Além disso, nesta hipótese, se o acusado declara que somente responderá as indagações da defesa, não cabe ao Juiz ou ao MP ficar fazendo perguntas, uma após outra, como forma de pressioná-lo a responder, tanto que, com a Lei 10.792/2003, deixou de existir a exigência de “consignar as perguntas que o réu deixar de responder e as razões que invocar para não fazê-lo”, prevista na redação original do art. 191 do CPP (“Art. 191. Consignar-se-ão as perguntas que o réu deixar de responder e as razões que invocar para não fazê-lo”, redação original, CPP).
Advirta-se, ainda, que o pleno do STF já reconheceu que “Não configura o crime de falso testemunho, quando a pessoa, depondo como testemunha, ainda que compromissada, deixa de revelar fatos que possam incriminá-la”. (RTJ 163/626. Rel. Min. Carlos Velloso).
Portanto, se até mesmo à testemunha é assegurado o direito de não responder determinadas perguntas que possam lhe comprometer, com maior razão poderá permanecer em silêncio o investigado, ainda que sobre fatos em relação aos quais seja considerado “meramente como testemunha”.

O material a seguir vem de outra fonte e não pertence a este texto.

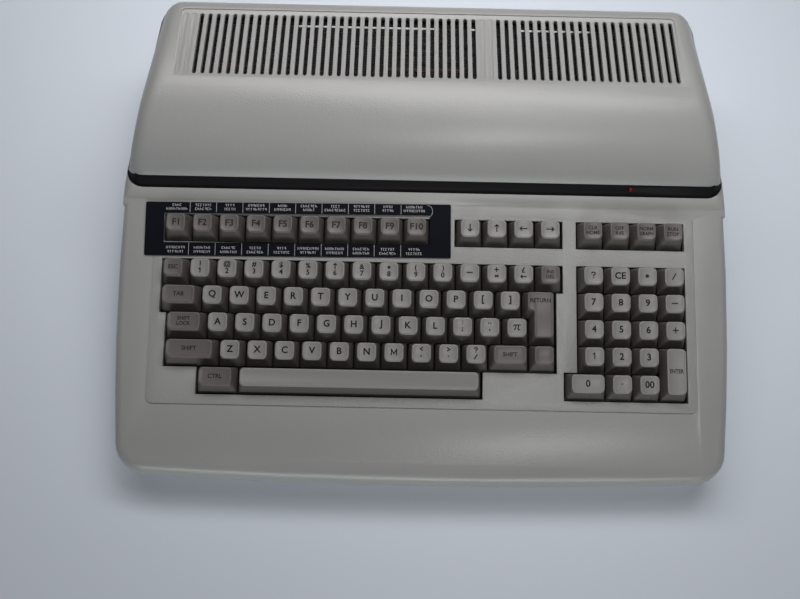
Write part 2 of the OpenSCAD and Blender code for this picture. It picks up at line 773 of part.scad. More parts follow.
// ---------- inside ----------
// Pierced sheet with a lip along its front and its rear edge
screen_half_w = field_half_w + 7;
screen_y = 1;
screen_d = vent_len + 4;
screen_lip = 5;
mesh_hole = [9, 6.2];
mesh_bar = 2.6;
mesh_pitch = mesh_hole + [mesh_bar, mesh_bar];
mesh_columns = floor((2 * screen_half_w - mesh_bar) / mesh_pitch.x);
mesh_rows = floor((screen_d - mesh_bar) / mesh_pitch.y);
mesh_clear = 8.5;
function mesh_at(i, j) = [
    (i - (mesh_columns - 1) / 2) * mesh_pitch.x,
    screen_y + screen_d / 2 + (j - (mesh_rows - 1) / 2) * mesh_pitch.y
];
module vent_screen() color(DARK)
    on_vents() {
        translate([0, 0, -screen_drop - screen_t])
            linear_extrude(screen_t)
                difference() {
                    translate([-screen_half_w, screen_y])
                        square([2 * screen_half_w, screen_d]);
                    for (p = screen_posts)
                        translate(p)
                            circle(r = screen_pin_r + seat / 2);
                    for (i = [0:mesh_columns - 1], j = [0:mesh_rows - 1])
                        if (min([for (p = screen_posts) norm(mesh_at(i, j) - p)]) > mesh_clear)
                            translate(mesh_at(i, j))
                                square(mesh_hole, center = true);
                }
        for (y = [screen_y, screen_y + screen_d - screen_t])
            translate([-screen_half_w, y, -screen_drop - screen_lip])
                cube([2 * screen_half_w, screen_t, screen_lip - screen_t / 2]);
    }

module key_plate() color(STEEL)
    on_deck()
        translate([0, 0, plate_top - plate_t])
            linear_extrude(plate_t)
                difference() {
                    translate([-plate_half_w, plate_front])
                        square([2 * plate_half_w, plate_rear - plate_front]);
                    for (c = switch_centres)
                        translate(c)
                            square(switch_w + 0.3, center = true);
                    for (at = plate_posts)
                        translate(at)
                            circle(r = plate_screw_r + 0.1);
                }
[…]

Na prática, não se compreende como um investigado, na mesma investigação, possa ser “meramente testemunha” com relação a determinados fatos e a outros não, a critério da autoridade que investiga, quando ainda não se sabe de todo o contexto probatório. É de se pressupor que haja entre eles ao menos uma relação de conexidade, a serem tratados, futuramente, em uma mesma ação penal, caso haja oferecimento de denúncia. E, nesta hipótese, tornando-se réu, ainda assim poderia, no mesmo processo, ser tratado como “meramente testemunha” em relação a fatos que não o incriminam? Evidentemente que não.
O entendimento contrário, data maxima vênia, implicará em inaceitável retrocesso, quando, sob os holofotes da mídia em CPIs, parlamentares sem o devido preparo sentir-se-ão livres para ameaçar de prisão depoentes e até seus advogados (os quais têm o dever profissional de reagir), para obterem, a qualquer custo, as respostas que querem ouvir.
E o mais perigoso de todo este espetáculo é, sem dúvida, o mau exemplo, a mensagem distorcida que, lamentavelmente, ressoará no inconsciente coletivo do que seria legítimo ocorrer no âmbito de uma investigação, impondo-se a reflexão: se um Senador da República pode, publicamente, em uma importante CPI, destratar testemunhas, investigados e até seus advogados, o que não se sentirão autorizadas a fazer outras autoridades, onde a mídia não chega, nos rincões deste País continental?
Por tudo isso, passadas as paixões de momento, é imperioso reafirmar a jurisprudência da Suprema Corte, fiel aos princípios democráticos da Carta política de 1988, notadamente o da presunção de inocência e a relevância de seu significado político-jurídico, que impõe ao Poder Público (CPI, v.g.) o respeito como regra de tratamento a toda pessoa, que não pode ser desconsiderada por qualquer dos poderes da República.